Q: How stressful is your job? Are you able to maintain a comfortable or healthy work-life balance? How?

A: I manage stress by ignoring the sales quotas and spreadsheets and just reaching out every day to as many prospects a possible. I don't, however, have a life. I spend most of my time at my desk, in meetings or commuting. On weekends, I sleep and do laundry. It's what it is. You have to live methodically.

Q: What’s a rough salary range for the position you hold? Are you paid enough and/or happy living within your means?

A: $50,000 is the very least a corporate sales rep should make in base pay. With commissions, you should be looking at at least $120,000 a year. Salaries and commissions are trending down. You have to be firm with companies and not let them nickel and dime you.

Q: How much vacation do you take? Is it enough?

A: I take about two weeks off between December and January each year. Then I take off a few days in the summer. Yes, it's enough. Anymore and I would fall behind. My work would lose its urgency.

Q: What education and skills do you need to get hired and succeed in this field?

A: Getting hired to be a business to business sales rep doesn't call for a specific educational background. If you're outgoing, well-spoken and dressed -- as well as have an understanding of the industry you're going to be dealing with, you're an ideal candidate. If you see yourself as a managerial type immediately or down the road, having a master's degree can help.

Q: What would you tell a friend considering your line of work?

A: If a friend were to ask me if they should pursue a career in sales, I would tell them it's the fastest track to a decent income. It's a good idea, but save more than you spend since it's a revolving door industry.

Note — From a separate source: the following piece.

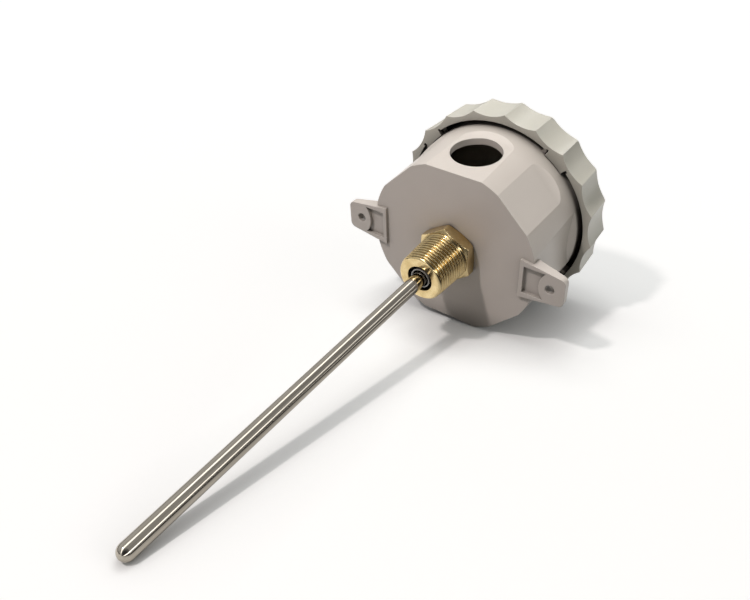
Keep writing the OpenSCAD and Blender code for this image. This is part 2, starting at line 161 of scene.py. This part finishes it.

Q: If you could write your own ticket, what would you like to be doing in five years?

A: In five years, I'd like to have my own research company and offer products to clients that my current company doesn't. When I was offered to leave the New York office for Chicago, I had some hesitation, but it was a smart move. There's more space here to breathe. It's less cut-throat. My cost of living is lower, so I spend less and yes, the pizza is way better.